At the meeting of Finance Ministers and Central Bank Governors in Gukuoka (Japan), Christine Lagarde said: "We have come together at a time when the global economy is showing signs of stabilization and where growth should strengthen. Although this is good news, the road ahead remains precarious and subject to several risks.
"The main threat comes from the persistence of trade tensions. The IMF estimates that tariffs between the United States and China, including those applied last year, could reduce the level of global GDP by 0.5% in 2020, or about $ 455 billion, This could significantly slow the expected recovery of economic activity. "
She added that the second risk is that, with very low interest rates, debt levels rise in many advanced economies and emerging markets remain vulnerable to a turnaround in the financial situation. And all this at a time when the room for maneuver of monetary and fiscal policies is more limited than in the past.

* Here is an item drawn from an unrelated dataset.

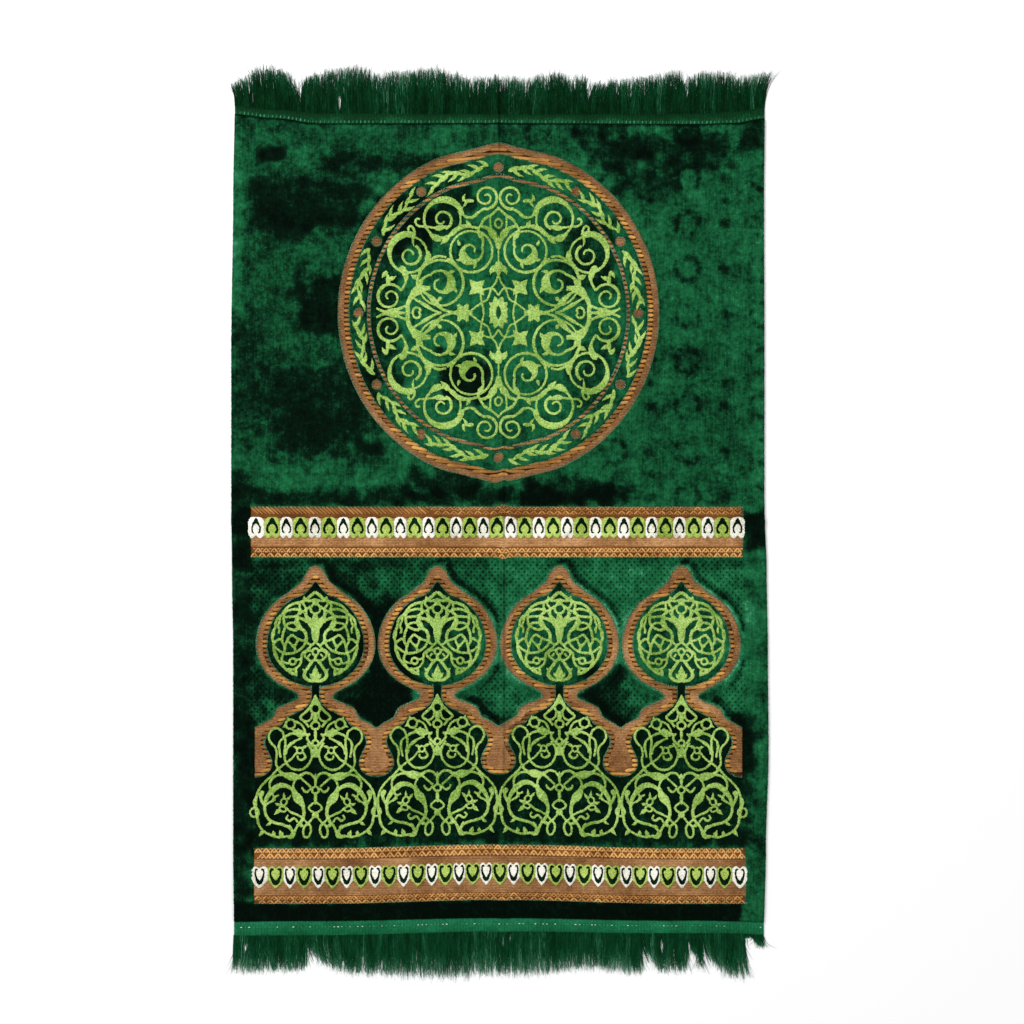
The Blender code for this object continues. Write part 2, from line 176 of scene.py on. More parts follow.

"To mitigate these risks, I stressed that the first priority should be to resolve current trade tensions, including the elimination of existing tariffs and avoid new ones, while continuing our efforts to modernization of the international trading system. This would be the best way for policy makers to give more certainty and confidence to their economies and to help, not prevent, global growth. "
She added: "At the same time, in most countries, monetary policy should continue to be data dependent and accommodative. Fiscal policy must carefully balance growth, debt and social objectives. And structural reforms – ranging from opening markets to encouraging greater participation of women in the labor force – should be used to lay the foundation for stronger and more inclusive growth. If these types of measures were implemented jointly, the IMF estimates that they could increase the G20's GDP level by 4% in the long run.
"Of course, determined common action is also needed in many other areas: international taxation – to ensure a globally fair, sustainable and modern system. In the financial sector, ensure an open and resilient system based on agreed international standards. And in the area of debt – especially for low-income countries – where cooperation is essential to ensure transparency and sustainability.
"We also discussed the importance of working together to combat global economic imbalances, which are increasingly concentrated in advanced economies. In addition, led by Japan's G20 presidency, we focused on the issue of aging, its policy implications, and how we could help each other in this vital area. "
The G20 summit is officially known as the "Summit on Financial Markets and the Global Economy".
As the "first forum for international economic cooperation" (agreed by leaders at the Pittsburgh Summit in September 2009), representing more than 80% of global GDP, the G20 spared no effort to achieve robust global economic growth.
As globalization progresses and various issues become increasingly intertwined, the recent G20 summits have focused not only on macroeconomics and trade, but also on a wide range of global issues that have a huge impact on the global economy, such as development, climate change and energy, health, the fight against terrorism, migration and refugees.
The G20 has sought to achieve an inclusive and sustainable world by contributing to the resolution of these global problems.